▸ EXERCISE BRIEF
Using the records that appear below, write out exactly the lines from the one with "top = flange_thickness + cap_height" through the one with "bpy.context.view_layer.update()", keeping both end lines.

▸ DATA SUPPLIED
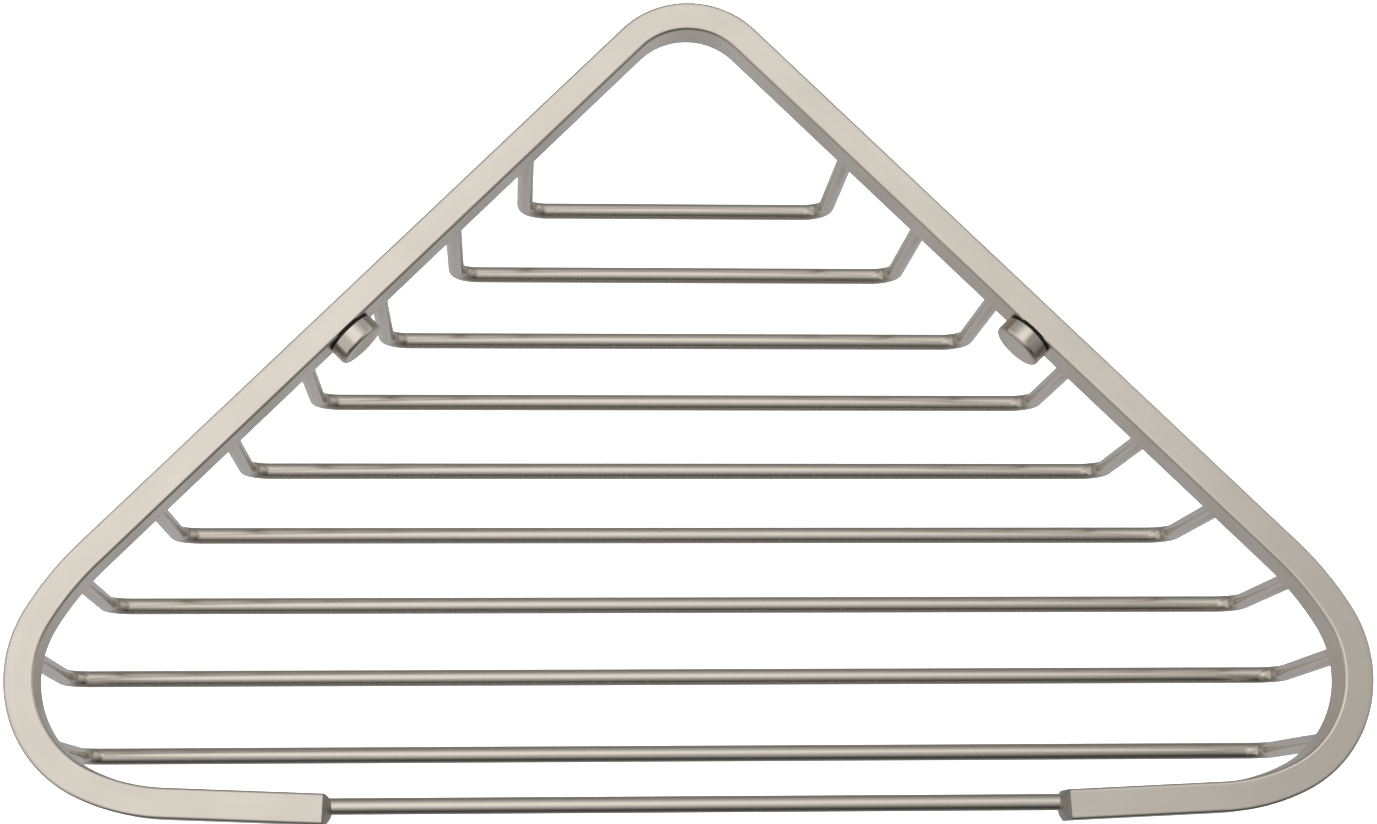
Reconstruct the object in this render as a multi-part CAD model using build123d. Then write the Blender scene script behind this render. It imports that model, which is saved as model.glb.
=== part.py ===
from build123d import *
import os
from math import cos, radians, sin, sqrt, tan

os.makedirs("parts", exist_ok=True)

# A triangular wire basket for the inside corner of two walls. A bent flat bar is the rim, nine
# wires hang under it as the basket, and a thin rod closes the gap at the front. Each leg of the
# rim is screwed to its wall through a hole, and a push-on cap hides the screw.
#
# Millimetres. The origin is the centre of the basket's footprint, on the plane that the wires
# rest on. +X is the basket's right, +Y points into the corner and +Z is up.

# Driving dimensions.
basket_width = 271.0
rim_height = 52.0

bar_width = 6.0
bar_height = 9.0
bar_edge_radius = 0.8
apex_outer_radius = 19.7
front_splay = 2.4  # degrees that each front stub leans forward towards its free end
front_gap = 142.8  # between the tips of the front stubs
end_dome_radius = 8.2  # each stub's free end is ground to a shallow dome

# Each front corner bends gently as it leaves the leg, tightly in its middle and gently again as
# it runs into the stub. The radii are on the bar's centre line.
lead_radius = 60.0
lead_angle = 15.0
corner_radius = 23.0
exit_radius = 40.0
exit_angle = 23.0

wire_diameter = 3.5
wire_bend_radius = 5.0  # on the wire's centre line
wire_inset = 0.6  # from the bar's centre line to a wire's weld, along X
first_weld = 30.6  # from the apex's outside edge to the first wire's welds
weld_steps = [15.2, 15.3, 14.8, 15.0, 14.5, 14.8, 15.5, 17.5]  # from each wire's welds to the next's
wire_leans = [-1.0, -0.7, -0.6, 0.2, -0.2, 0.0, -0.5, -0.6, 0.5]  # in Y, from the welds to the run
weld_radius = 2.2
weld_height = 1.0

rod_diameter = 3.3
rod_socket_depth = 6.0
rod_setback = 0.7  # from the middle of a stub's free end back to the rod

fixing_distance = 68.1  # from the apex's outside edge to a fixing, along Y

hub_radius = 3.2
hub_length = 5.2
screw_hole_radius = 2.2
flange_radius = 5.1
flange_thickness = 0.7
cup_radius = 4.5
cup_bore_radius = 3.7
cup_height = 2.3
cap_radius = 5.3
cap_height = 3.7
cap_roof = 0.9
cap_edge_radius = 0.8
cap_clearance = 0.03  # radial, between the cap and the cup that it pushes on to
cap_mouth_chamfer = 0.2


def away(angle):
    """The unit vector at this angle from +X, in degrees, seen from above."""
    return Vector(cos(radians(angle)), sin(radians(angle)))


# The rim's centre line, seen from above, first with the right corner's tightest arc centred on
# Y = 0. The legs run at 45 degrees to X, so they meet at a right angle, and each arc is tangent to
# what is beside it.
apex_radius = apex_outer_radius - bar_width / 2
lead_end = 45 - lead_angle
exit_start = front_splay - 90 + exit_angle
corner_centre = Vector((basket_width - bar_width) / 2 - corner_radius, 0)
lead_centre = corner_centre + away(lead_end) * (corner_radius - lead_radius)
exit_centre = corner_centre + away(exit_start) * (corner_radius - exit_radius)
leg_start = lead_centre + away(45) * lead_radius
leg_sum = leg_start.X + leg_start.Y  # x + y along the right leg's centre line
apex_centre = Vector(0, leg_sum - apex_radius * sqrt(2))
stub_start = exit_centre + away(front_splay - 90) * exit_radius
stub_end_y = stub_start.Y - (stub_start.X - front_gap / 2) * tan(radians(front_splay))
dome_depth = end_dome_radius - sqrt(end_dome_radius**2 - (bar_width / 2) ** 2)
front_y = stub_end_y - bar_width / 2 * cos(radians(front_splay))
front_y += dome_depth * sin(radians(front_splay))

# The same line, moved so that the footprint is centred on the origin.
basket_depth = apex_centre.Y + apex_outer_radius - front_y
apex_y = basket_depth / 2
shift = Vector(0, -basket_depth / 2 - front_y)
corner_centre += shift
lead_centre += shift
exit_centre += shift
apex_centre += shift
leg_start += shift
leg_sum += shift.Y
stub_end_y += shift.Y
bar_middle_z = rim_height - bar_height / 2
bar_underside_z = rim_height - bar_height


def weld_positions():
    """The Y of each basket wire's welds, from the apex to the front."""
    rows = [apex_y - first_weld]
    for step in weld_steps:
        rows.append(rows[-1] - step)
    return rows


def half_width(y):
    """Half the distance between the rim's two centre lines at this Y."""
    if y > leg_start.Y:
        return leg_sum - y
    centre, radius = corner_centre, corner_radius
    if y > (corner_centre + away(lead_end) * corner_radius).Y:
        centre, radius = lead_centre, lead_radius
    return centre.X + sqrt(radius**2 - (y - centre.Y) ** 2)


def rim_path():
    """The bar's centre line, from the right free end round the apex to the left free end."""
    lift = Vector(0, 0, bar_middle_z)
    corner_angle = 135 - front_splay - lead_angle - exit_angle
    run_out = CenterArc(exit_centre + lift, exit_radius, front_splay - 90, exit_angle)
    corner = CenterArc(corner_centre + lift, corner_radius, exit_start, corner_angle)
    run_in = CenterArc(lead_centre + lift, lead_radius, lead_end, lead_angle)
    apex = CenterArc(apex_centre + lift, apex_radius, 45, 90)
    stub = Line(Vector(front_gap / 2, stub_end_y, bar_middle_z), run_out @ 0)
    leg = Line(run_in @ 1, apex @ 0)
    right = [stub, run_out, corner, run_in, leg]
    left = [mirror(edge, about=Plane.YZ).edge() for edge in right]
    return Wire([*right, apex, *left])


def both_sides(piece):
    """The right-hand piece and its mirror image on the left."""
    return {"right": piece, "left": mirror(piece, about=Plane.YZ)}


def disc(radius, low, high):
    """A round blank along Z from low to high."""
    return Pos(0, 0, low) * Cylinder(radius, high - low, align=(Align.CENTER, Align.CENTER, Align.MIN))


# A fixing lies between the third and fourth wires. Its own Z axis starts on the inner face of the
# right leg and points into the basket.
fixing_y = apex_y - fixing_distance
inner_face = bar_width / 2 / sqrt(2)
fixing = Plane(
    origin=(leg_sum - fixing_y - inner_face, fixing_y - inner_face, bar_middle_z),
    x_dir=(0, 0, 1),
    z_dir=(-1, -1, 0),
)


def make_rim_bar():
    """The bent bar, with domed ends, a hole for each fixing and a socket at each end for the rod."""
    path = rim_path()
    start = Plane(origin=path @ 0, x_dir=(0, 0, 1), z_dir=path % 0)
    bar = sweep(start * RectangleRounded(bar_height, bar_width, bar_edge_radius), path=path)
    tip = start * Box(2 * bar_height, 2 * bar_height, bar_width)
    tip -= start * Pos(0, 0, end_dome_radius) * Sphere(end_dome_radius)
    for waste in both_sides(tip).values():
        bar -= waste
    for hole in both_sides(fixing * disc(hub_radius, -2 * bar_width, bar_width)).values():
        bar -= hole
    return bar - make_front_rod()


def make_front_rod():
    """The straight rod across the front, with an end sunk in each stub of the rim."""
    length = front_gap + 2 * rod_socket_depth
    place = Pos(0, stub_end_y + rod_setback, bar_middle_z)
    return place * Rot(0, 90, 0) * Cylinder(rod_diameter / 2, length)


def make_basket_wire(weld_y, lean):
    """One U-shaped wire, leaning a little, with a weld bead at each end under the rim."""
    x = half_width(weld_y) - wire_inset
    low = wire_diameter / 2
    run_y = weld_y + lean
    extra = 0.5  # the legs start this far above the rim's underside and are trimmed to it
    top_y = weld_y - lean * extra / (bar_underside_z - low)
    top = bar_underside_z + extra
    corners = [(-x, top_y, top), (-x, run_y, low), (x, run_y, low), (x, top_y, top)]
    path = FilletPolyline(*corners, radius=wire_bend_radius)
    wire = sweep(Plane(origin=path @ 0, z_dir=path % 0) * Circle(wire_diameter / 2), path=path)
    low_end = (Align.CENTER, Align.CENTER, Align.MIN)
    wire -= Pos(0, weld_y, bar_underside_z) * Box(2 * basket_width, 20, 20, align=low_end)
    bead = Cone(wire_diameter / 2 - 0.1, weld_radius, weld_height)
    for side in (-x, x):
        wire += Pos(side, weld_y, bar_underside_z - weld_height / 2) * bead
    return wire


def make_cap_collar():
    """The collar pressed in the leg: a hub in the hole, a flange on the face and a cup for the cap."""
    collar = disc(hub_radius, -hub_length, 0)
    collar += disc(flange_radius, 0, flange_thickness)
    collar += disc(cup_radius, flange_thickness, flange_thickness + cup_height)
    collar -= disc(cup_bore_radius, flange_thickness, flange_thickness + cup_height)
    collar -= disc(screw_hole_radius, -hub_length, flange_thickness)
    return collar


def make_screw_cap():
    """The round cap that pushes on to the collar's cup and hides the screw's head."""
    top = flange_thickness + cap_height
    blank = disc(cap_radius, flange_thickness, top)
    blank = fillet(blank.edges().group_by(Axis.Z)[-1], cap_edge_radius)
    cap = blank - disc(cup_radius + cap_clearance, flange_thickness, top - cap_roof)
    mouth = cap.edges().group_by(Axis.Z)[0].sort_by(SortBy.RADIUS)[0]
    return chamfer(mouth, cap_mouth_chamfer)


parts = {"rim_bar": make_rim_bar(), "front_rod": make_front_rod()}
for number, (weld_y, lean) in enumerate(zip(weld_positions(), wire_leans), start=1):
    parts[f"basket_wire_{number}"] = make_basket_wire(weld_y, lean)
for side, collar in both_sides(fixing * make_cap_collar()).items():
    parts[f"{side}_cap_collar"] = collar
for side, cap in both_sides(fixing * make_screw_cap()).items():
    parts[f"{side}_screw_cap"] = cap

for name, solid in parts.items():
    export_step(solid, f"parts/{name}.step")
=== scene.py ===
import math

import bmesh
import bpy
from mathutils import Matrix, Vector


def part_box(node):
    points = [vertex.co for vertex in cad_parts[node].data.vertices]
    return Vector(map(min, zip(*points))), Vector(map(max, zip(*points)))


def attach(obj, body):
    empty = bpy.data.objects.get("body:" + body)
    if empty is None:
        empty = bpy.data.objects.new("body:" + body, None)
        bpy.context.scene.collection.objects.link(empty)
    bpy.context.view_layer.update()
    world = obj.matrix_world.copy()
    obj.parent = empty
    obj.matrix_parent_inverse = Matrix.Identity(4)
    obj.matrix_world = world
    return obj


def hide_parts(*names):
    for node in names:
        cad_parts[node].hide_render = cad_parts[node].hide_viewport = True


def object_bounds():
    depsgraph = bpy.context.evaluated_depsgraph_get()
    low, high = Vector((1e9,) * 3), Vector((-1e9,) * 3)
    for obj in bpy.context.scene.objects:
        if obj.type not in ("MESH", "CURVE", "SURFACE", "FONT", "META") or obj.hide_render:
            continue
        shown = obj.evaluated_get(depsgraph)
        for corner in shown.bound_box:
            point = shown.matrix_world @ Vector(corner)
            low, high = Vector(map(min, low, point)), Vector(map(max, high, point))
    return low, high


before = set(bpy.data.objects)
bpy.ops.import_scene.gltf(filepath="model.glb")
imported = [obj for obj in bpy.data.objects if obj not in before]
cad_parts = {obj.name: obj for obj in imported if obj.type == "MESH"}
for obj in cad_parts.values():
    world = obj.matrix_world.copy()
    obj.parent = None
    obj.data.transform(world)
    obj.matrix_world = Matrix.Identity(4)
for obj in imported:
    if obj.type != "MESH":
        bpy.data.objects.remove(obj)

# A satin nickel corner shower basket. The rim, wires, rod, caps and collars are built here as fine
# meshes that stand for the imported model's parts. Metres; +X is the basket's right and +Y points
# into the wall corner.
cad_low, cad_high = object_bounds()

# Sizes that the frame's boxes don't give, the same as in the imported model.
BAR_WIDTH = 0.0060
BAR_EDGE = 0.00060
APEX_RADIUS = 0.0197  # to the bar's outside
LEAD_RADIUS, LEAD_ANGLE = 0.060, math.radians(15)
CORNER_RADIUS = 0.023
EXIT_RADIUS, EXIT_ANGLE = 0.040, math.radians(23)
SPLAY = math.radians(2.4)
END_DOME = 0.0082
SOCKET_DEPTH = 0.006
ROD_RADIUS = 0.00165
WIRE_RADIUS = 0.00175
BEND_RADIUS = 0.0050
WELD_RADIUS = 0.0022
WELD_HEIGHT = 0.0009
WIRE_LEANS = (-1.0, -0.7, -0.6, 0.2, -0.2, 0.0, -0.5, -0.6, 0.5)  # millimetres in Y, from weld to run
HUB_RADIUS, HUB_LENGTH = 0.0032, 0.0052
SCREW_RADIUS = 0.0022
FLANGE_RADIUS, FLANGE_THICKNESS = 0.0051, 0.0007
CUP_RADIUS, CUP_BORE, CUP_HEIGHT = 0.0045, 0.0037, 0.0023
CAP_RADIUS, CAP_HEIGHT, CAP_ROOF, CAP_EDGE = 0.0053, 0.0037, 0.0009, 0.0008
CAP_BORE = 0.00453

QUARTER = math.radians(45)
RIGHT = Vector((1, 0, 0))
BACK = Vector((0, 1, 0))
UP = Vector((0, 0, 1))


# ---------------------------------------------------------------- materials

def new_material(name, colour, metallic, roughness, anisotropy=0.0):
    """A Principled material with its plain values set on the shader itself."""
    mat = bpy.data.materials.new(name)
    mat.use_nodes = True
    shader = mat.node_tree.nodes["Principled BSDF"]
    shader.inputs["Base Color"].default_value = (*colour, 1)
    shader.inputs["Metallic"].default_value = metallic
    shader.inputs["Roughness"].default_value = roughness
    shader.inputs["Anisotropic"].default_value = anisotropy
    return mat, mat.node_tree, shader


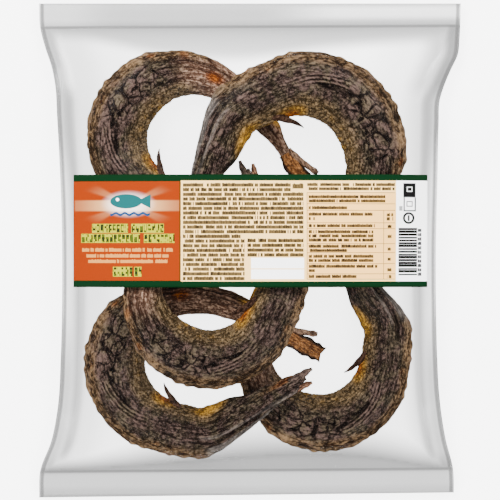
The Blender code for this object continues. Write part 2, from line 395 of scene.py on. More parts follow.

▸ EXERCISE ANSWER
    top = flange_thickness + cap_height
    blank = disc(cap_radius, flange_thickness, top)
    blank = fillet(blank.edges().group_by(Axis.Z)[-1], cap_edge_radius)
    cap = blank - disc(cup_radius + cap_clearance, flange_thickness, top - cap_roof)
    mouth = cap.edges().group_by(Axis.Z)[0].sort_by(SortBy.RADIUS)[0]
    return chamfer(mouth, cap_mouth_chamfer)


parts = {"rim_bar": make_rim_bar(), "front_rod": make_front_rod()}
for number, (weld_y, lean) in enumerate(zip(weld_positions(), wire_leans), start=1):
    parts[f"basket_wire_{number}"] = make_basket_wire(weld_y, lean)
for side, collar in both_sides(fixing * make_cap_collar()).items():
    parts[f"{side}_cap_collar"] = collar
for side, cap in both_sides(fixing * make_screw_cap()).items():
    parts[f"{side}_screw_cap"] = cap

for name, solid in parts.items():
    export_step(solid, f"parts/{name}.step")
=== scene.py ===
import math

import bmesh
import bpy
from mathutils import Matrix, Vector


def part_box(node):
    points = [vertex.co for vertex in cad_parts[node].data.vertices]
    return Vector(map(min, zip(*points))), Vector(map(max, zip(*points)))


def attach(obj, body):
    empty = bpy.data.objects.get("body:" + body)
    if empty is None:
        empty = bpy.data.objects.new("body:" + body, None)
        bpy.context.scene.collection.objects.link(empty)
    bpy.context.view_layer.update()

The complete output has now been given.